Spring ski touring
We just returned from a fantastic ski-mountaineering trip to the Alaskan side of the Stikine icecap in the Northwest Coast mountains from April 25 to May 2, 2022. We flew to our starting point, partially up the Baird Glacier, with Petersburg based Temsco helicopter. From there we skied up glacier, pulling sleds, and established various camps in key locations on the upper Baird glacier.
During this 8-day trip, we skied between 2700m and 600m with best skiing conditions found on steeper North facing terrain above 1300m. We scaled various unnamed peaks on skis, sometimes using crampons and ice-axe to reach summits. It appears that we may have established a few first ascents/descents in the process!

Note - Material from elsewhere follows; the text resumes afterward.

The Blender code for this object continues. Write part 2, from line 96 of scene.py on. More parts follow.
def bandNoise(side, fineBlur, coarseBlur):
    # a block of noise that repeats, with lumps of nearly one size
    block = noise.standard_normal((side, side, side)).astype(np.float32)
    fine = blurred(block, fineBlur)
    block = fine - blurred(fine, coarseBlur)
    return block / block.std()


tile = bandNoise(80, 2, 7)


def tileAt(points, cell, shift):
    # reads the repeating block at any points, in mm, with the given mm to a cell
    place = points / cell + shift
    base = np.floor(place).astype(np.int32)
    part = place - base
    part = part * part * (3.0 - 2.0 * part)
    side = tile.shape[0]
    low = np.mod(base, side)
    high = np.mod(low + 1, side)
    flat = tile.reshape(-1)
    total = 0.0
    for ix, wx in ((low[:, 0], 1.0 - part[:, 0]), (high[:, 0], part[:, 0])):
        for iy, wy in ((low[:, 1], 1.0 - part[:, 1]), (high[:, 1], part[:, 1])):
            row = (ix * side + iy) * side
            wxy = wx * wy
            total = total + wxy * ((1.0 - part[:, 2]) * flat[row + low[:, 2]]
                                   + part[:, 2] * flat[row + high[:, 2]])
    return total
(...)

Our weather consisted of clear/scattered skies with overnight temperatures between -14C and 0C. Daytime highs were in the -5C to 5C range. The area received roughly 20cm of new low-density snow during our stay. Winds were generally light to moderate from the South. A classic Spring low pressure system rolled in on May 1st with warm temps and rain up to 1500m, this storm is currently still ongoing.

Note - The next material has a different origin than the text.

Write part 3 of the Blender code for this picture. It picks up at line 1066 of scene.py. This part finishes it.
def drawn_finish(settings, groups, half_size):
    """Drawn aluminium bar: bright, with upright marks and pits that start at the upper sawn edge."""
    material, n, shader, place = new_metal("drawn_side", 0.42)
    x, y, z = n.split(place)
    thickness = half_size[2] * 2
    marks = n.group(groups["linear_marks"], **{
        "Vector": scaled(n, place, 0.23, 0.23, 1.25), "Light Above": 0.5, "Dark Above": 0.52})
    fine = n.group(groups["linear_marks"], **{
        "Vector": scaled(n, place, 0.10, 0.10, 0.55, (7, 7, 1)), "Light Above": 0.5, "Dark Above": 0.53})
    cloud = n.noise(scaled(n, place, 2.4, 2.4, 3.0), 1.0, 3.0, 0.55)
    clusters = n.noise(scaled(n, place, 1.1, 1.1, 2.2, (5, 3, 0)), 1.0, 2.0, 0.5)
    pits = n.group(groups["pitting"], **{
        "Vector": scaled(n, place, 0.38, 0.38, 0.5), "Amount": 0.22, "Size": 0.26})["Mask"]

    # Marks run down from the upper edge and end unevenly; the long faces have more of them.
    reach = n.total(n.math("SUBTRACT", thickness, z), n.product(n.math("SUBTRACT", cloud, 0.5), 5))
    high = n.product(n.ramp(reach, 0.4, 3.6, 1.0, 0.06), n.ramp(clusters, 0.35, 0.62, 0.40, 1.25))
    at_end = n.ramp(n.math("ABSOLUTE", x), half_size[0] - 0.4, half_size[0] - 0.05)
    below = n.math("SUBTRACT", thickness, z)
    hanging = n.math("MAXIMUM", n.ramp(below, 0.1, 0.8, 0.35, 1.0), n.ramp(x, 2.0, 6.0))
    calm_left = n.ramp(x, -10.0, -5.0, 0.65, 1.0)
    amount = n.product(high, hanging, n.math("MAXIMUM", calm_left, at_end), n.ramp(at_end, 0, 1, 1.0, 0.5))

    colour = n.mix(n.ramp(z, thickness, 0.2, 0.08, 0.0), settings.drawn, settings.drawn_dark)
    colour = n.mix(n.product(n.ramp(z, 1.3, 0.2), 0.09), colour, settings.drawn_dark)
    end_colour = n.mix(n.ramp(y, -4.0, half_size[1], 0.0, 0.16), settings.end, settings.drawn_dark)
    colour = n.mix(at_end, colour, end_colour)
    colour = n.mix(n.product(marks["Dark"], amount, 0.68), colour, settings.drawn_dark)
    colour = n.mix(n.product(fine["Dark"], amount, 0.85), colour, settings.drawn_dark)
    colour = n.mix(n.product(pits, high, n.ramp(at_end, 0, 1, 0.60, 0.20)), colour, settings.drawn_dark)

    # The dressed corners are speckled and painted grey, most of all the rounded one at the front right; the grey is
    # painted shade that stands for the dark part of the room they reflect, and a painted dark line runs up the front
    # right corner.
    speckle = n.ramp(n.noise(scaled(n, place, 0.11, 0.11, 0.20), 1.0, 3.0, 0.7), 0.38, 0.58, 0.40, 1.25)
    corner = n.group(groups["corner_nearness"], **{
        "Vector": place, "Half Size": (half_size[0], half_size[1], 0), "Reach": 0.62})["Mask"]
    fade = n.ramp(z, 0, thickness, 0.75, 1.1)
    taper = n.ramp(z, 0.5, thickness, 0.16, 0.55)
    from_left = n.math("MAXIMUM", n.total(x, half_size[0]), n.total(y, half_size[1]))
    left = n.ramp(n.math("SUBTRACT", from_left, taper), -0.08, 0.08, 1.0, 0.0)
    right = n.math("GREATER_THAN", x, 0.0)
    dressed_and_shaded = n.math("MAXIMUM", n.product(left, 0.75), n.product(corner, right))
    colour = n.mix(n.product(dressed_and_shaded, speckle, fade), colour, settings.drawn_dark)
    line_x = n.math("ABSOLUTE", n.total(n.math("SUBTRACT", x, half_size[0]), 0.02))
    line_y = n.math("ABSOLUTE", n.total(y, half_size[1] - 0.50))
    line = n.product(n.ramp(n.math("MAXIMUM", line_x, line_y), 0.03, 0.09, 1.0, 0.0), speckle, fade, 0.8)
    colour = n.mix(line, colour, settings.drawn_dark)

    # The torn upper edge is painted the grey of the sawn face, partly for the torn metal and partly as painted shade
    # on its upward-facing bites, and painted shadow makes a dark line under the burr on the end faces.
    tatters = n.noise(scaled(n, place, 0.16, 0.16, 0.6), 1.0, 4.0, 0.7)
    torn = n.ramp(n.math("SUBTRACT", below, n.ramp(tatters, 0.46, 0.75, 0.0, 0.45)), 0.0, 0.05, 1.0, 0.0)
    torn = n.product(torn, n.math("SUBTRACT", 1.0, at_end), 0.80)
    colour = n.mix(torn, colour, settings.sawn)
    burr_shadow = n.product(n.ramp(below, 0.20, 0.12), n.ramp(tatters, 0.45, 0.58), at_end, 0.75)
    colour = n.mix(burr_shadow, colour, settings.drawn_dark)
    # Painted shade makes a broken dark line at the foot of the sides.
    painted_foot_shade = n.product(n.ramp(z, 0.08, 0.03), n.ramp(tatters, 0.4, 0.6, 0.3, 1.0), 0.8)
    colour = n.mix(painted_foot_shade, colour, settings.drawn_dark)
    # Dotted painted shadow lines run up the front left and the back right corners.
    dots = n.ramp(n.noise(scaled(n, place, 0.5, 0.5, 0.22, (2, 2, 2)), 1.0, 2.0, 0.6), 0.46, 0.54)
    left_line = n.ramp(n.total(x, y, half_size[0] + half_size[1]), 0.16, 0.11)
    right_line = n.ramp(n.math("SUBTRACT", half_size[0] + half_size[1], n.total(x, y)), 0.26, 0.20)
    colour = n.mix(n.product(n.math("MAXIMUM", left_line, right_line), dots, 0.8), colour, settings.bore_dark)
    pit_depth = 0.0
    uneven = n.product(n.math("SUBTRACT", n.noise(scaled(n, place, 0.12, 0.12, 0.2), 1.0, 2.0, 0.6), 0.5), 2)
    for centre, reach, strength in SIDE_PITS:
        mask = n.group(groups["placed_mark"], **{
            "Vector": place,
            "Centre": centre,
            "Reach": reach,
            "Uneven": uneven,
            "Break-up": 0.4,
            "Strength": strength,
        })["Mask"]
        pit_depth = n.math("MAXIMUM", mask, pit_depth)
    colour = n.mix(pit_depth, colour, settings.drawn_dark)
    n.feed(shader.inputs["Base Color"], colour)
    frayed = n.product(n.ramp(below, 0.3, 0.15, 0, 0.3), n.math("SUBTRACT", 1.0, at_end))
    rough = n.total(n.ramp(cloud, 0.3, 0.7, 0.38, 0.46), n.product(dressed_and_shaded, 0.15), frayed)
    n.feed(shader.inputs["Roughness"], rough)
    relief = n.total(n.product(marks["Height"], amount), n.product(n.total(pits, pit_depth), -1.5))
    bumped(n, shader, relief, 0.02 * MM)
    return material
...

All terrain skied in this area was above treeline. Avalanche hazard above 1400m was generally Moderate with classic Spring conditions consisting of powder snow on North aspects and a mix of sun crust/corn snow on solar aspects. Our main concerns were exposure to large cornices and isolated wind slabs in the high alpine. Below 1400m, minimal overnight freeze occurred, and advanced spring avalanche conditions were observed, glide crack releases, cornice falls, loose wet on solar aspects, etc.

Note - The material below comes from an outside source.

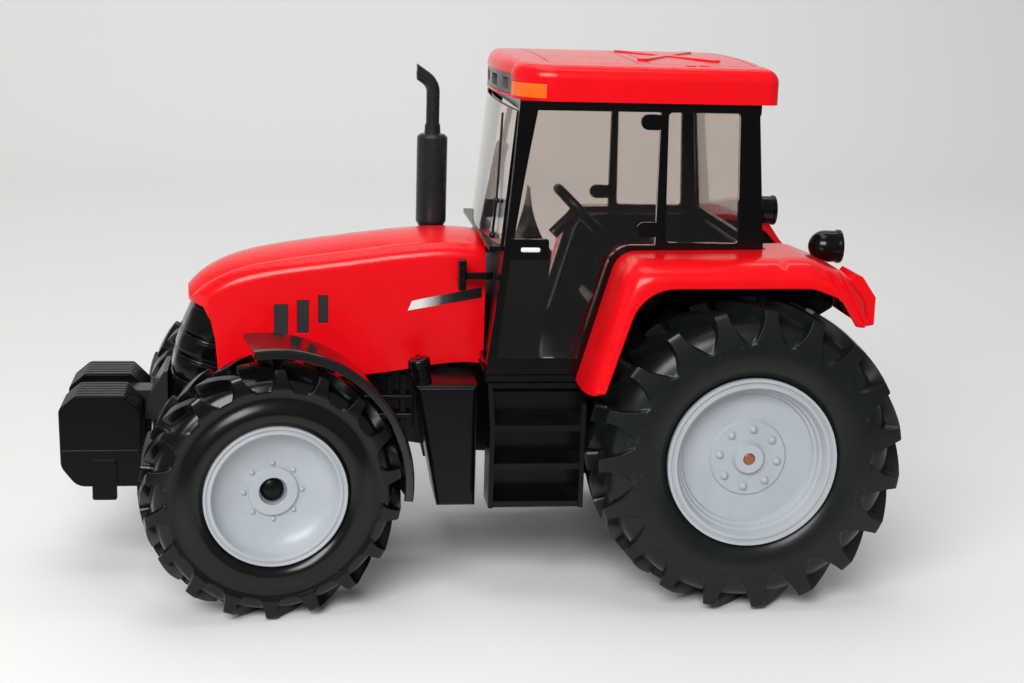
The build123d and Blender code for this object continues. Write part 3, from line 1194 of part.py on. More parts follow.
# the drawbar with its hole, and the lower link arms beside it
HITCH_Z, HITCH_T = 50.0, 5.0
HITCH_PIN = (-46.0, 2.5)  # ahead of the rear axle, radius of the hole
with BuildPart() as tow_hitch:
    with BuildSketch(level_plane(HITCH_Z)):
        with Locations(((-24.2 + HITCH_PIN[0]) / 2, 0)):
            Rectangle(-24.2 - HITCH_PIN[0], 10)
        with Locations((HITCH_PIN[0], 0)):
            Circle(6.0)
            Circle(HITCH_PIN[1], mode=Mode.SUBTRACT)
    extrude(amount=HITCH_T)
save(tow_hitch, "tow_hitch")
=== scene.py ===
# %% [markdown]
# # A toy farm tractor: plastics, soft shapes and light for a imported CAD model
#
# The CAD frame holds every moulded piece of the toy in its true place and size. This script
# gives each piece the plastic, rubber or metal it is made of. It adds what is easier to model
# here than in CAD, such as tyre lugs, wheel bolts and a printed stripe, and gives softer
# shapes to the pieces whose CAD solids are too plain. Round them stands a plain studio with a
# camera. Lengths are in metres, as Blender has them; `MM` lets sizes be read as millimetres.

# %% Load the frame
import json
from math import atan2, cos, degrees, pi, radians, sin, sqrt, tan, tau

import bmesh
import bpy
from mathutils import Matrix, Vector
from mathutils.bvhtree import BVHTree


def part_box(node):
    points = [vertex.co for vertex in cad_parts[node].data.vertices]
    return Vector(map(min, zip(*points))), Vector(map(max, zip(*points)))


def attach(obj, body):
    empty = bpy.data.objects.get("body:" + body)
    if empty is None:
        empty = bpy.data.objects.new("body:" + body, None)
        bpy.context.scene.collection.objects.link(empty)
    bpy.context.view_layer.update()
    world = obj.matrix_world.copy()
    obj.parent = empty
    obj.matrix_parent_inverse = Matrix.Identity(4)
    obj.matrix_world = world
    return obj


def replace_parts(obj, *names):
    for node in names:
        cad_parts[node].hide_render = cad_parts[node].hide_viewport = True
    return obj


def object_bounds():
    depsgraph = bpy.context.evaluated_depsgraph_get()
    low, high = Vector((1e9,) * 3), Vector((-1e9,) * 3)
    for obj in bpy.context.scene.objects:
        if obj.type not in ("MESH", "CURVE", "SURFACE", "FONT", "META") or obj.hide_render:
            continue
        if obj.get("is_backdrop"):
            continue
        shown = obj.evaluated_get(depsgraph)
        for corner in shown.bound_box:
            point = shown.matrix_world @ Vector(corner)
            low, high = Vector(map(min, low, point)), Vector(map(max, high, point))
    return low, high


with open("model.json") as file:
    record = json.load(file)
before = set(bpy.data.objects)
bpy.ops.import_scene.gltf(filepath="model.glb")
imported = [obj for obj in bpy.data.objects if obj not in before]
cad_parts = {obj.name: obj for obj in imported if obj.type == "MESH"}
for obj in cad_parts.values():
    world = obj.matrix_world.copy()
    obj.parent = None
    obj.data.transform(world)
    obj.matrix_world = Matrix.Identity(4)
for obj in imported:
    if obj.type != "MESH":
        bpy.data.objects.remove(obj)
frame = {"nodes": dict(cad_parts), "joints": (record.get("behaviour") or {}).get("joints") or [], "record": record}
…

Of note, surface hoar to 9mm was observed at all elevations skied on April 30th. These crystals melted away throughout the day on all solar aspects. This layer will be problematic on Northerly aspects with more loading from current storm, something to watch for in the future.
Snow depths were upwards of 400cm on glaciers above 1300m tapering down to about 200cm at 900m. Much thinner snow cover was observed below that elevation with isothermal snow conditions developing. The firn line on the lower Baird glacier was around 500m. The toe of the Baird glacier has melted heaps in recent years and appears to be impassible on foot, see photo.
We were very lucky to exit the area yesterday, thanks to a break in the storm and a skilled helicopter pilot. This area is much more known for alpine rock climbing on nearby Devil’s Thumb however, it is also very suitable for ski touring/ski mountaineering basecamps.